According to the Associated Press, the U.S. created a “Cuban Twitter” with the intent to create unrest amongst the people in Cuba. The network was created with funds being secretly channeled through shell companies and foreign banks. The intent of the project, which lasted two years, created a primitive platform that would attract young people to the site. After the site had taken hold, the plan was to lead the young people to dissent.
The U.S. government masterminded the creation of a “Cuban Twitter” — a communications network designed to undermine the communist government in Cuba, built with secret shell companies and financed through foreign banks, according to The Associated Press.
The project, which lasted more than two years and drew tens of thousands of subscribers, sought to evade Cuba’s stranglehold on the Internet with a primitive social media platform. First, the network would build a Cuban audience, mostly young people; then, the plan was to push them toward dissent.
Yet its users were neither aware it was created by a U.S. agency with ties to the State Department, nor that American contractors were gathering personal data about them, in the hope that the information might be used someday for political purposes.

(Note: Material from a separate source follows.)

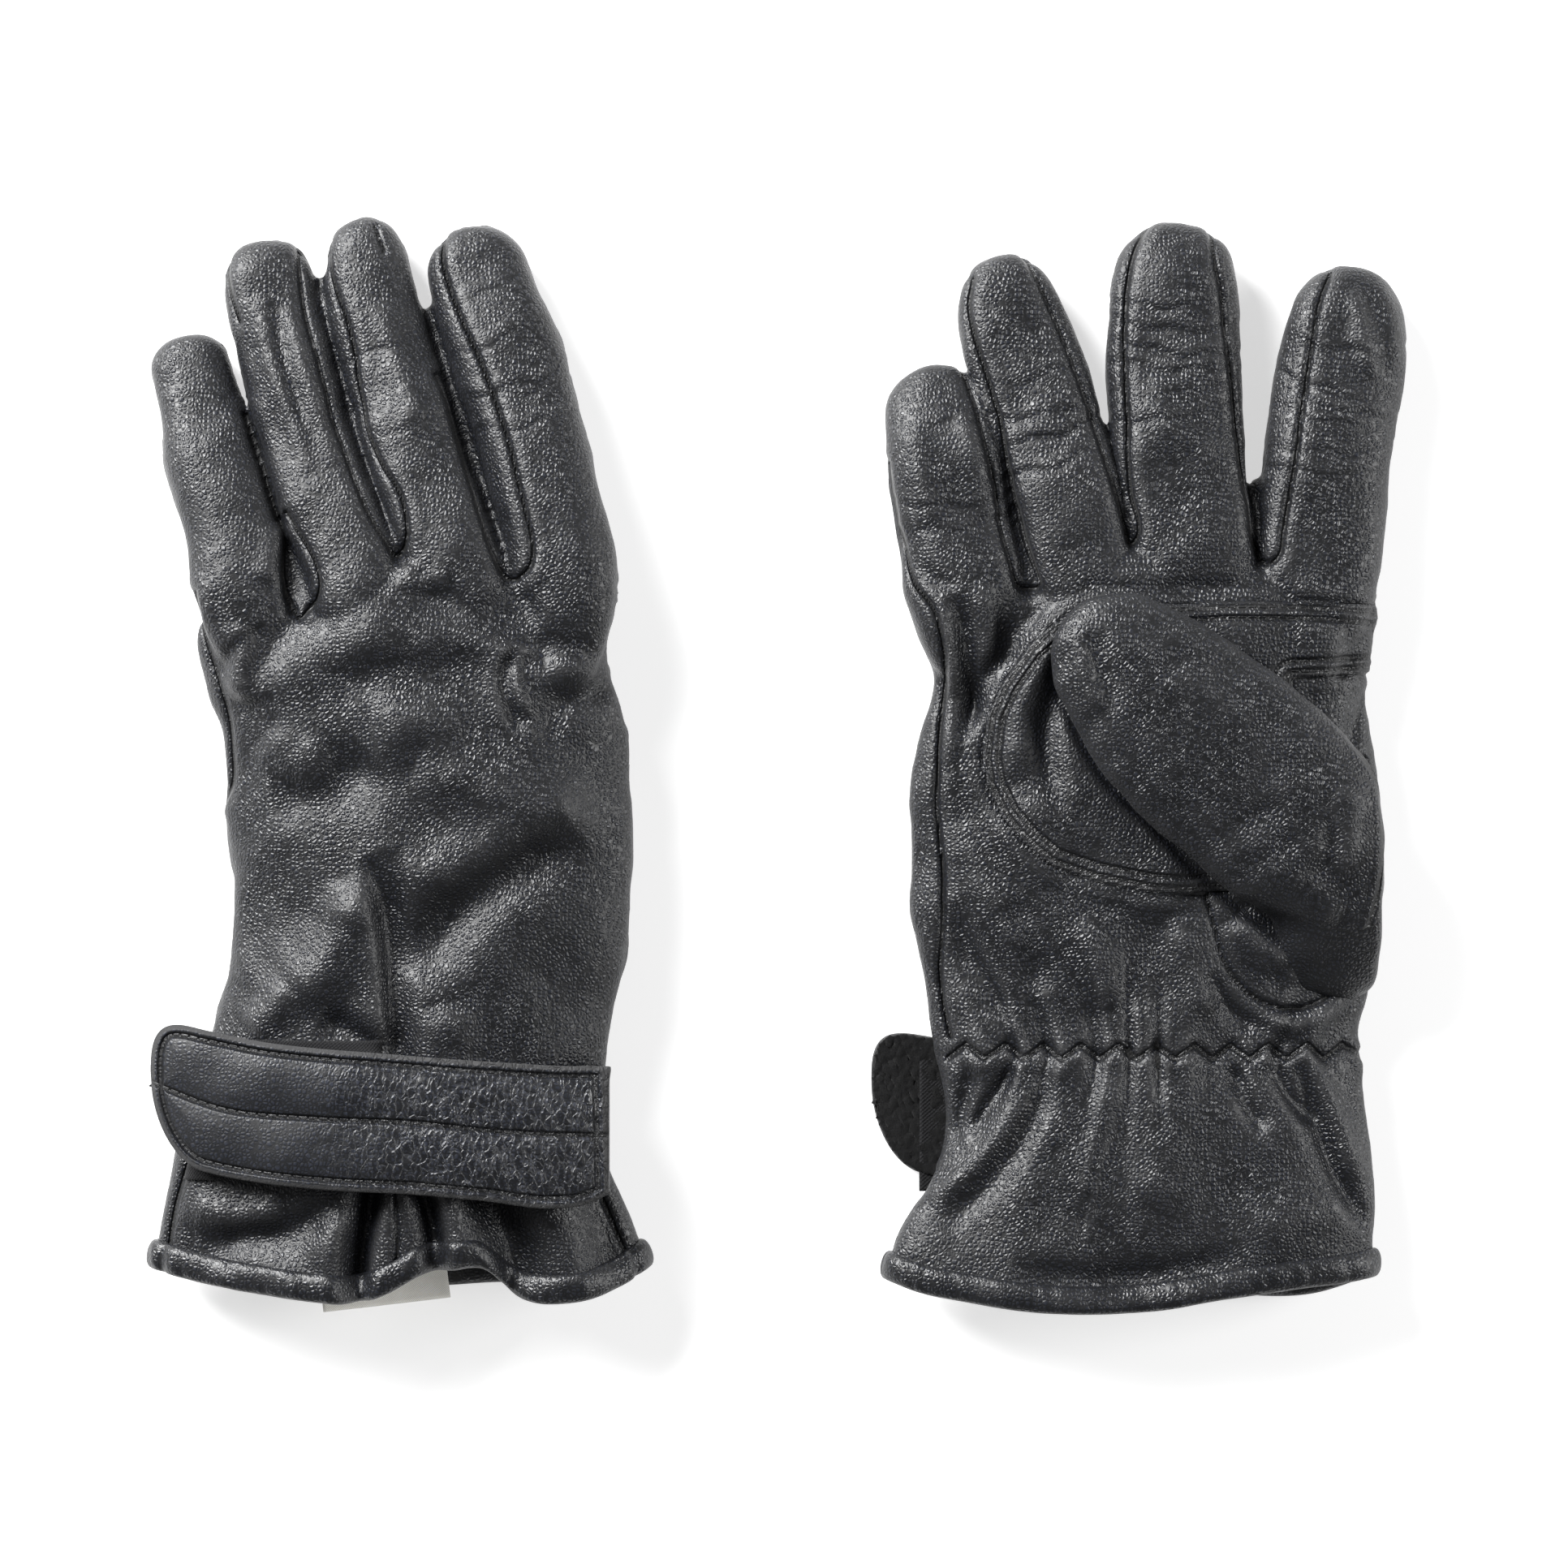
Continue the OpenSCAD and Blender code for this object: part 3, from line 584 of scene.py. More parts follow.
def fuse(name, solids, voxel):
    """One skin round several overlapping solids: a voxel remesh, its points then moved
    halfway to their neighbours' mean a few rounds. Returns its points in millimetres
    and its quads."""
    points, quads, tris, shift = [], [], [], 0
    for p, q, t in solids:
        points.append(p)
        quads.append(q + shift)
        tris.append(t + shift)
        shift += len(p)
    obj = add_object(name, mesh_from(name, np.concatenate(points), np.concatenate(quads),
                                     np.concatenate(tris)))
    remesh = obj.modifiers.new("Skin", "REMESH")
    remesh.mode = "VOXEL"
    remesh.voxel_size = voxel
    relax = obj.modifiers.new("Relax", "SMOOTH")
    relax.factor = 0.5
    relax.iterations = RELAX_ROUNDS
    seen = obj.evaluated_get(bpy.context.evaluated_depsgraph_get())
    mesh = seen.to_mesh()
    co = np.empty(len(mesh.vertices) * 3)
    mesh.vertices.foreach_get("co", co)
    corner = np.empty(len(mesh.loops), np.int64)
    mesh.loops.foreach_get("vertex_index", corner)
    seen.to_mesh_clear()
    old = obj.data
    bpy.data.objects.remove(obj)
    bpy.data.meshes.remove(old)
    return co.reshape(-1, 3) / MM, corner.reshape(-1, 4)


def normals_of(points, quads):
    """Vertex normals: each face's, by the cross of its diagonals, summed at its corners."""
    p = points[quads]
    face = np.cross(p[:, 2] - p[:, 0], p[:, 3] - p[:, 1])
    total = np.zeros_like(points)
    for k in range(3):
        total[:, k] = sum(np.bincount(quads[:, c], face[:, k], len(points)) for c in range(4))
    return unit(total)


def averaged(values, quads, rounds):
    """A value at each point, averaged with its neighbours' a few rounds."""
    a = np.concatenate([quads[:, [0, 1]], quads[:, [1, 2]], quads[:, [2, 3]], quads[:, [3, 0]]])
    i, j = np.concatenate([a[:, 0], a[:, 1]]), np.concatenate([a[:, 1], a[:, 0]])
    count = np.maximum(np.bincount(i, minlength=len(values)), 1)
    for _ in range(rounds):
        values = 0.5 * values + 0.5 * np.bincount(i, values[j], len(values)) / count
    return values


def put_values(mesh, **values):
    """Stores a number at each point of the mesh under each name."""
    for name, value in values.items():
        layer = mesh.attributes.new(name, "FLOAT", "POINT")
        layer.data.foreach_set("value", np.asarray(value, np.float32))


def cut_out(name, points, quads, normals, chosen, **values):
    """The chosen faces as their own object, with the whole skin's normals, so that the
    joint to its neighbours doesn't show."""
    faces = quads[chosen]
    used, corner = np.unique(faces, return_inverse=True)
    mesh = mesh_from(name, points[used], corner.reshape(-1, 4))
    obj = add_object(name, mesh)
    mesh.normals_split_custom_set_from_vertices(normals[used].tolist())
    put_values(mesh, **{key: value[used] for key, value in values.items()})
    return obj


def outward(mesh):
    """Turns a closed mesh's faces outward."""
    work = bmesh.new()
    work.from_mesh(mesh)
    bmesh.ops.recalc_face_normals(work, faces=work.faces)
    work.to_mesh(mesh)
    work.free()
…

It is unclear whether the scheme was legal under U.S. law, which requires written authorization of covert action by the president and congressional notification. Officials at USAID would not say who had approved the program or whether the White House was aware of it. The Cuban government declined a request for comment.
At minimum, details appear to muddy the U.S. Agency for International Development’s longstanding claims that it does not conduct covert actions, and could undermine the agency’s mission to deliver aid to the world’s poor and vulnerable — an effort that requires the trust and cooperation of foreign governments.
USAID and its contractors went to extensive lengths to conceal Washington’s ties to the project, according to interviews and documents obtained by the AP. They set up front companies in Spain and the Cayman Islands to hide the money trail, and recruited CEOs without telling them they would be working on a U.S. taxpayer-funded project.
“There will be absolutely no mention of United States government involvement,” according to a 2010 memo from Mobile Accord Inc., one of the project’s creators. “This is absolutely crucial for the long-term success of the service and to ensure the success of the Mission.”
The project, dubbed “ZunZuneo,” slang for a Cuban hummingbird’s tweet, was publicly launched shortly after the 2009 arrest in Cuba of American contractor Alan Gross. He was imprisoned after traveling repeatedly to the country on a separate, clandestine USAID mission to expand Internet access using sensitive technology that only governments use.
USAID said in a statement that it is “proud of its work in Cuba to provide basic humanitarian assistance, promote human rights and fundamental freedoms, and to help information flow more freely to the Cuban people,” whom it said “have lived under an authoritarian regime” for 50 years. The agency said its work was found to be “consistent with U.S. law.”